Sov. Math. 29, No. 10, 78-84 (1985); translation from Izv. Vyssh. Uchebn. Zaved., Mat. 1985, No. 10(281), 61-66 (1985).
On the domain $$\Omega \subset R^ 2$$ with the Lipschitz boundary $$\partial \Omega =\Gamma_ 0\cup \Gamma_ 1$$, a problem with conditions on $$\Gamma_ 0$$ and $$\Gamma_ 1$$ is considered. $$\Gamma_ 0$$ is a finite union of some curvilinear segments.
The problem is to be solved in the space $W^ 1_ 2(\Omega,\Gamma_ 0)=\{v\in W_ 2'(\Omega)| \quad v(x)=0,\quad x\in \Gamma_ 0\},$ considering the bilinear form $a(u,v)=\int_{\Omega}(\sum^{3}_{i,j=1}a_{ij}(x)(\partial u/\partial x_ j)(\partial v/\partial x_ i)+a_ 0(x)uv) d\Omega +\int_{\Gamma_ 1}\sigma uv ds$ and the linear functional $$\ell (v)=\int_{\Omega}fv d\Omega.$$
The domain $$\Omega$$ is decomposed in a union of more simple subdomains. For the obtained subdomains the Schwarz alternation method is used.
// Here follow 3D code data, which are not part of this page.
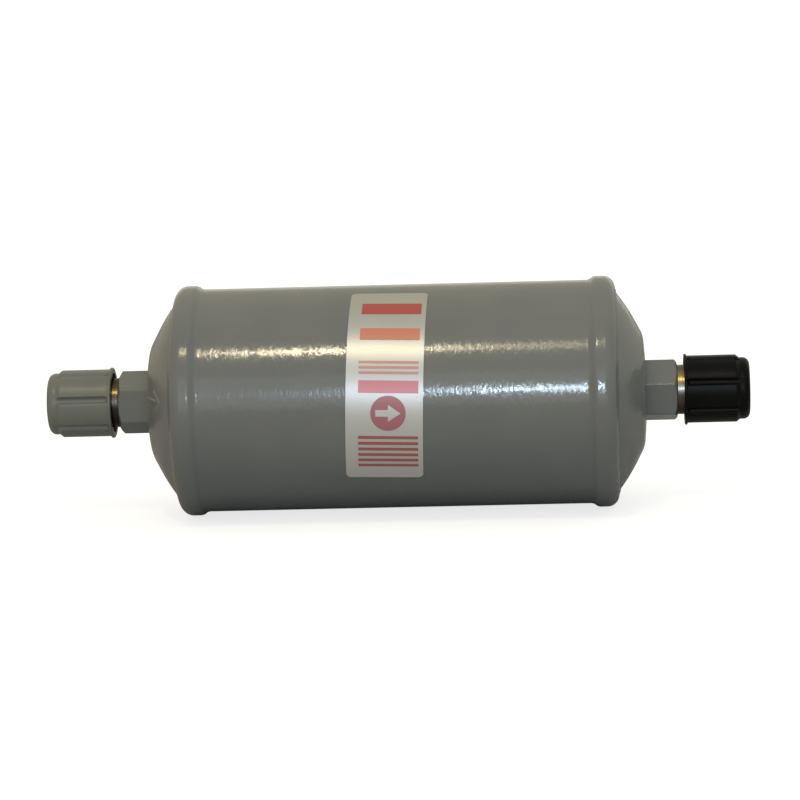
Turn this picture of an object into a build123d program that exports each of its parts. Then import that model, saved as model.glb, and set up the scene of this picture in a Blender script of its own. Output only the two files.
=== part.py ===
from build123d import *
import os
from math import cos, radians, sin, tan

# Filter drier for a refrigeration liquid line, in millimetres and degrees.
# The axis lies along X, the liquid flows towards +X, and the label faces -Y.
# A turn about the axis is counted from -Y towards +Z.

# Shell: a steel tube whose ends are belled into a bead and rolled in over the end caps
shell_diameter = 76.2
shell_wall = 1.6
shell_length = 149.6
bead_height = 1.25
bead_slope_length = 3.4
bead_crest_length = 2.3
rim_radius = 4.0
rim_turn = 78
rim_lip_inset = 3.35

# End caps: pressed steel, conical, with a flat crown that carries the fitting
end_cap_wall = 2.0
end_cap_clearance = 0.05
end_cap_knuckle_radius = 1.0
end_cap_edge_gap = 0.3
flank_inset = 3.9
flank_angle = 54
flank_bend_distance = 7.2
upper_flank_angle = 62
flank_bend_radius = 60
crown_rise = 9.8
crown_fall = 0.6
crown_land = 0.4
crown_corner_radius = 9
crown_edge_radius = 12
weld_leg = 0.8
weld_crown = 0.2
weld_clearance = 0.03

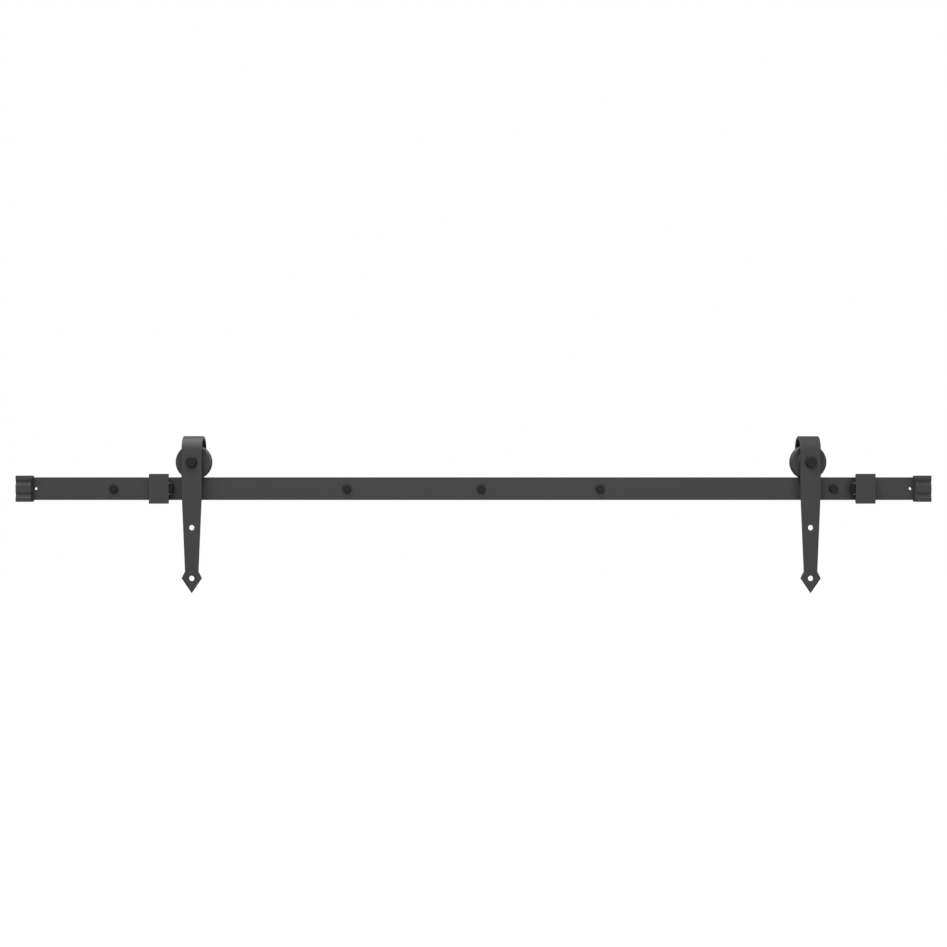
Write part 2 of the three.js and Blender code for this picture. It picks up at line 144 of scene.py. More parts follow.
BEARING_R = 11.0
AXLE_R = 3.9
BORE_R = 4.1
BORE_EDGE = 0.3
OUTER_RACE_BORE_R = 9.0
RACE_GROOVE_R = 2.1
RACE_EDGE = 0.5
RACE_LAND_EDGE = 0.2  # on the sides that face the balls
BALL_COUNT = 7
BALL_R = 1.95
BALL_PITCH_R = 7.5
BALL_GAP = 0.08
CAGE_RADII = (6.8, 8.2)
CAGE_WIDTH = 2.4
CAGE_EDGE = 0.2
SHIELD_BORE_R = 6.3
SHIELD_EDGE = 0.12
SLEEVE_EDGE = 0.4

AXLE_FLATS = 13.0
AXLE_HEAD = 5.3
AXLE_THREAD = 16.0
AXLE_TIP = 0.6  # the end chamfer
NUT_FLARE = 0.5
M8_PITCH = 1.25
M8_THREAD_DEPTH = 0.6

HEX_FACE = 0.94  # the radius of a head's round face, over half its width across flats
HEX_CORNER = 0.985  # an eased corner, over a sharp one
HEX_EASE = 0.18  # the width of the small bevels on a head
HEX_CHAMFER = math.radians(30)
THREAD_GAP = 0.2  # between a plain shank and its thread

TURN_FINE = 128  # points round a large turned part
TURN = 72  # points round a small one
SCREW_TURN = 60
HOLE_TURN = 40
END_HOLE_TURN = 32
STRAP_HOLE_TURN = 48
BALL_TURN = 32
THREAD_ROWS = 8  # rings in one pitch
BEND_SLICES = 40
BEND_SNAP = 1e-5  # a point this near a slice is taken as on it
RACE_GROOVE_STEPS = 10
EDGE_STEPS = 3
CORNER_OVER_EDGE = 1.05  # a corner's radius over its edge's, so that the inner ring doesn't fold
WELD = 0.001  # points closer than this are merged after a boolean
SHARP_ANGLE = math.radians(42)


# ---- Outlines --------------------------------------------------------------------------------

def circle(radius, count, centre=(0.0, 0.0)):
    """Points round a circle, anticlockwise."""
    turn = 2 * math.pi / count
    return [
        (centre[0] + radius * math.cos(i * turn), centre[1] + radius * math.sin(i * turn))
        for i in range(count)
    ]


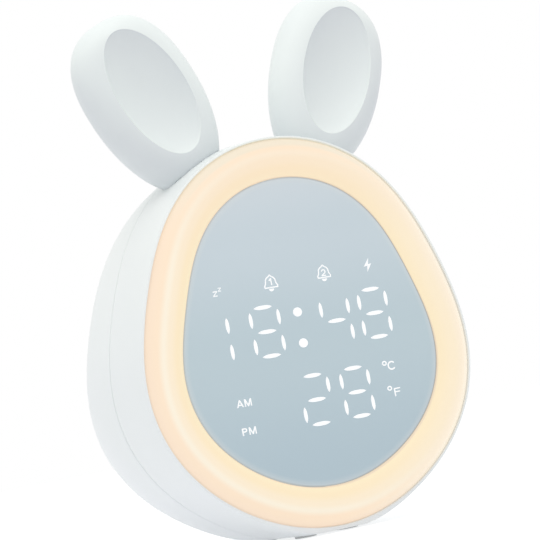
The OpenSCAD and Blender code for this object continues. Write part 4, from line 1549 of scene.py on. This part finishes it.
@dataclass
class NightLight:
    """The glowing ring round the display."""

    outline: Outline = field(default_factory=Outline)
    ring_r: float = 64.0
    inner_r: float = 50.55
    wall: float = 1.6
    crown_height: float = 2.2
    outer_drop: float = 1.9
    inner_drop: float = 0.1
    power: float = 2.2
    floor_y: float = 9.0
    steps: int = 44

    def _crown(self, t: float) -> float:
        """Returns the depth of the crown at t, 0 at the outer edge and 1 at the inner."""
        fall = self.outer_drop if t < 0.5 else self.inner_drop
        return -self.crown_height + abs(2 * t - 1) ** self.power * (self.crown_height + fall)

    def _section(self) -> list[Flat]:
        """Draws the closed cross-section: crown outside, hollow inside.

        Returns:
            Mean radius and depth of each point.
        """
        width = self.ring_r - self.inner_r
        ease = [0.5 - 0.5 * math.cos(math.pi * k / self.steps) for k in range(self.steps + 1)]
        crown = [(self.ring_r - width * t, self._crown(t)) for t in ease]
        low, high = self.inner_r + self.wall, self.ring_r - self.wall
        hollow = [low + (high - low) * k / 16 for k in range(17)]
        under = [(r, self._crown(1 - (r - self.inner_r) / width) + self.wall) for r in hollow]
        return [(self.ring_r, self.floor_y), *crown, (self.inner_r, self.floor_y), (low, self.floor_y),
                *under, (high, self.floor_y)]

    def build(self, loft: OutlineLoft) -> None:
        """Builds and dresses the ring.

        Args:
            loft: the tools that carry its section round the outline.
        """
        piece = loft.carry("glowing_ring", self._section(), self.outline, self.ring_r, self.inner_r,
                           Finish.RING)
        dress(piece, Finish.RING, stands_for=["light_ring"])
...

Then the solution of the boundary problem is obtained by the intermediate of an auxiliary problem on the union of the boundaries of the conidered subdomains.
Reviewer: I.Onciulescu

### MSC:

 35J25 Boundary value problems for second-order elliptic equations 46E35 Sobolev spaces and other spaces of “smooth” functions, embedding theorems, trace theorems 35D05 Existence of generalized solutions of PDE (MSC2000)